In a Sept. 1, 2020, report for the National Registry of Exonerations, a team looked at the 2,400 exonerations in the United States from 1989 to February 2019. They found that government misconduct, by police and prosecutors, accounted for 54 percent of the wrongful convictions. By exoneration, the study meant that someone convicted of a crime is officially and completely cleared based on new evidence.
“We conclude that the main causes are pervasive practices that permit or reward bad behavior, lack of resources to conduct high quality investigations and prosecutions, and ineffective leadership by those in
command,” the study begins.
There are bad actors in any profession, but in the justice system, they must be rooted out, and that is why judges must, not may but must, report any judge or lawyer who has exhibited dishonesty, untrustworthiness or professional unfitness, said attorney Robert Ingram, a former president of the State Bar of Georgia. Ingram has also served as the chairman of the Judicial Qualifications Commission, the judicial disciplinary board, and he has served on the bar’s disciplinary investigative and review committees.
The rules of professional conduct mandate judges report misconduct, but it isn’t anything judges or lawyers want to do, Ingram said.
“We know it’s human nature … judges are reluctant to get involved,” he said.

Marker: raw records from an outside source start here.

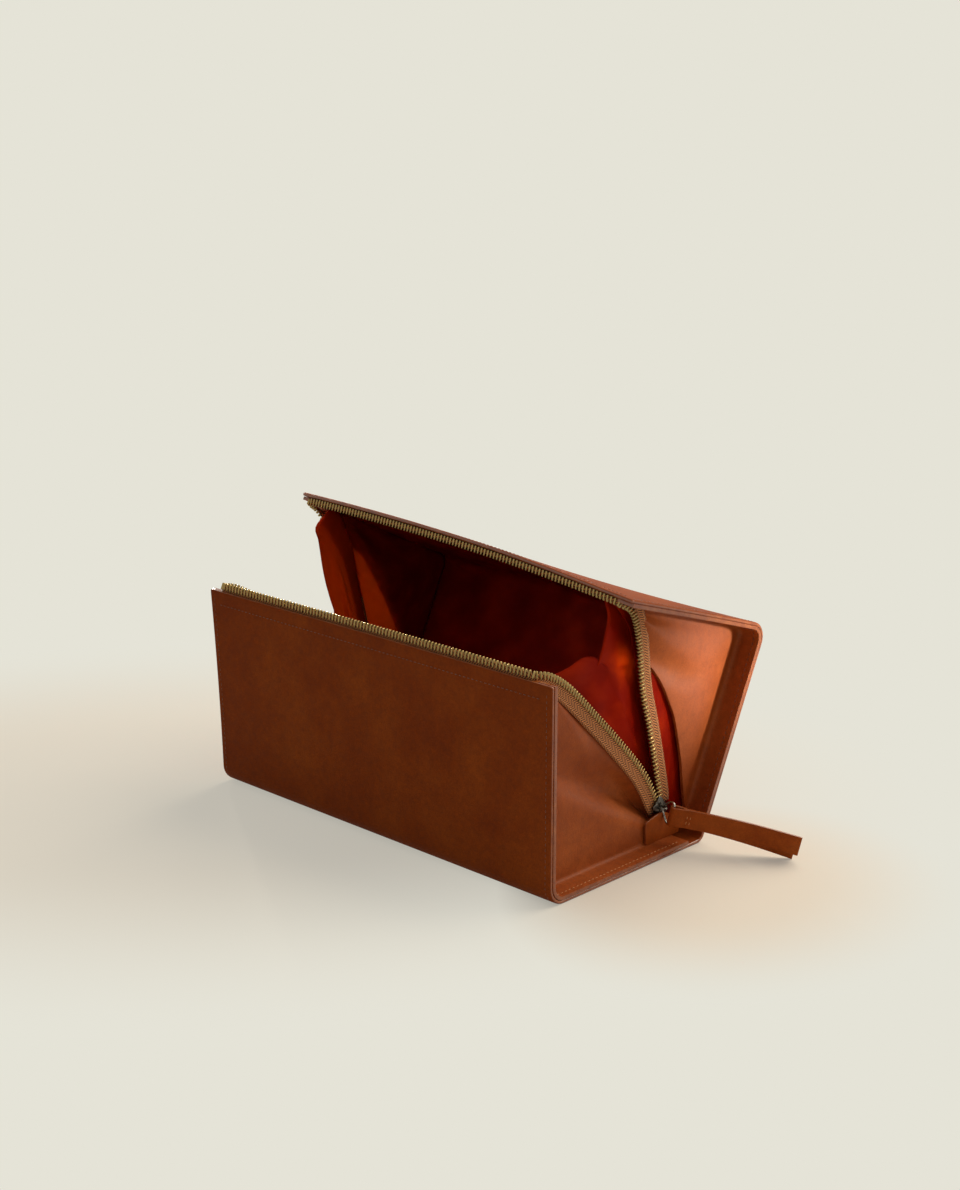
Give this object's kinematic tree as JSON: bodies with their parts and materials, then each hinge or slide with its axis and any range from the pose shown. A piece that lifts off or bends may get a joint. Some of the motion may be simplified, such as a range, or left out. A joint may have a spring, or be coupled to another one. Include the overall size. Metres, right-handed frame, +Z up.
{
  "type": "leather toiletry case",
  "caption": "Boxy leather toiletry case that opens like a clamshell, with set-in end gussets, a satin lining, a metal zip round the mouth and a strap on its slider.",
  "frame": {"origin": "centre of the base's underside, as the case stands open on its base", "axes": "+X along the case towards the end that holds the slider, +Y from the front panel to the back, +Z up"},
  "size_m": [0.3274, 0.1799, 0.1638],
  "materials": {
    "case_leather": "smooth tan, fine grain",
    "gusset_leather": "smooth tan, fine grain",
    "trim_leather": "smooth tan",
    "satin_lining": "red-orange satin",
    "stiffening_board": "pressed fibre board",
    "zip_tape": "woven herringbone",
    "zip_brass": "antique",
    "slider_metal": "dark gunmetal",
    "link_wire": "drawn wire"
  },
  "bodies": {
    "case_front": {"front_base_wrap": "case_leather", "spine_strip": "case_leather", "front_board": "stiffening_board", "base_board": "stiffening_board", "front_base_lining": "satin_lining", "front_zip_tape": "zip_tape", "front_zip_teeth": "zip_brass", "right_front_gusset": "gusset_leather", "right_front_gusset_lining": "satin_lining", "right_zip_tab": "trim_leather", "right_zip_stop": "zip_brass", "left_front_gusset": "gusset_leather", "left_front_gusset_lining": "satin_lining", "left_zip_tab": "trim_leather", "left_zip_stop": "zip_brass"},
    "case_lid": {"back_lid_wrap": "case_leather", "back_board": "stiffening_board", "lid_board": "stiffening_board", "back_lid_lining": "satin_lining", "lid_zip_tape": "zip_tape", "lid_zip_teeth": "zip_brass", "right_back_gusset": "gusset_leather", "right_back_gusset_lining": "satin_lining", "left_back_gusset": "gusset_leather", "left_back_gusset_lining": "satin_lining"},
    "slider": {"zip_slider": "slider_metal"},
    "link": {"pull_link": "link_wire"},
    "strap": {"pull_strap": "trim_leather"}
  },
  "joints": [
    {"name": "lid_hinge", "type": "hinge", "parent": "case_front", "child": "case_lid", "pos_m": [0, 0.0595, 0.006], "axis": [1, 0, 0], "range_deg": [-12, 22.7]},
    {"name": "slider_travel", "type": "slide", "parent": "case_front", "child": "slider", "axis": [0, -0.7086, 0.7056], "range_m": [0, 0.115]},
    {"name": "link_swing", "type": "hinge", "parent": "slider", "child": "link", "pos_m": [0.1226, 0.04249, 0.02293], "axis": [0.2569, -0.0315, 0.9659], "range_deg": [-24, 15]},
    {"name": "strap_swing", "type": "hinge", "parent": "link", "child": "strap", "pos_m": [0.13027, 0.04155, 0.02086], "axis": [0.2569, -0.0315, 0.9659], "range_deg": [-30, 15]}
  ]
}
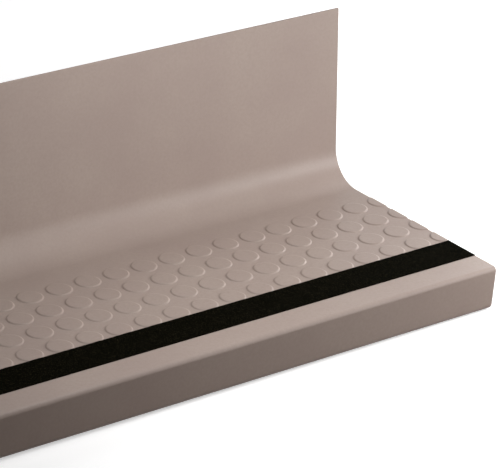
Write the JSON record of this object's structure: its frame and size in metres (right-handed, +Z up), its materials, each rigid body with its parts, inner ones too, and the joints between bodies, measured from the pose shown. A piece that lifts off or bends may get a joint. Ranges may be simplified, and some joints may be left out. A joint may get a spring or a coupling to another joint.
{
  "type": "rubber stair tread with riser",
  "caption": "One-piece moulded rubber stair tread with a square nose lip, a black grit strip along the nose, round studs, and a cove that turns up into a smooth riser.",
  "frame": {"origin": "on the floor, under the middle of the part's box, as it stands unheld", "axes": "+X along the stair's edge, +Y from the nose towards the riser, +Z up; the tread slopes down to the back by 11.8 degrees, because the part stands on the back of its lip and on the outside of its cove"},
  "size_m": [0.9144, 0.3709, 0.2104],
  "materials": {
    "taupe_rubber": "satin",
    "black_grit": "rough"
  },
  "bodies": {
    "root": {"tread_riser": "taupe_rubber", "grit_strip": "black_grit"}
  },
  "joints": []
}
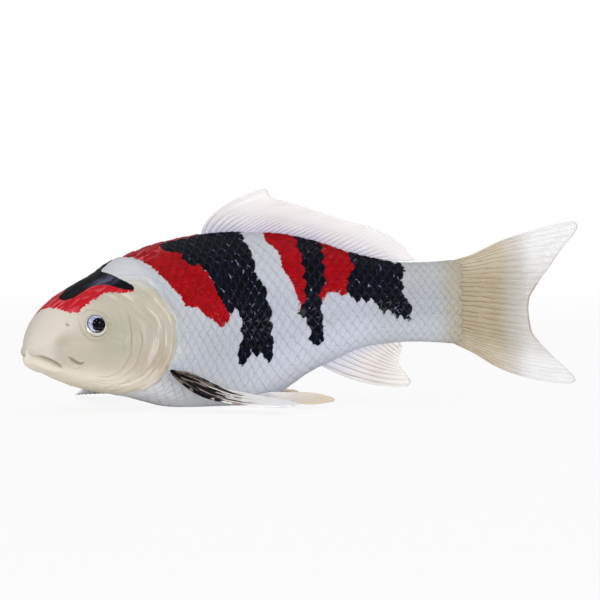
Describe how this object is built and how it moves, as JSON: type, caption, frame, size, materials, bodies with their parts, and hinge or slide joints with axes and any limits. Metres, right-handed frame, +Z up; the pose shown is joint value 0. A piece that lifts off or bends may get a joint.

But the rules of conduct must be maintained to keep people’s trust in the system, Ingram said. “You need people to believe in the system for it to work. It’s really unfortunate when you have prosecutors who ignore the rules when their job is to enforce rules.” Prosecutors must be accountable, too, he said.
If people lose faith in the judicial system, “Then we’re like a third world country where everybody knows there is no justice,” Ingram said.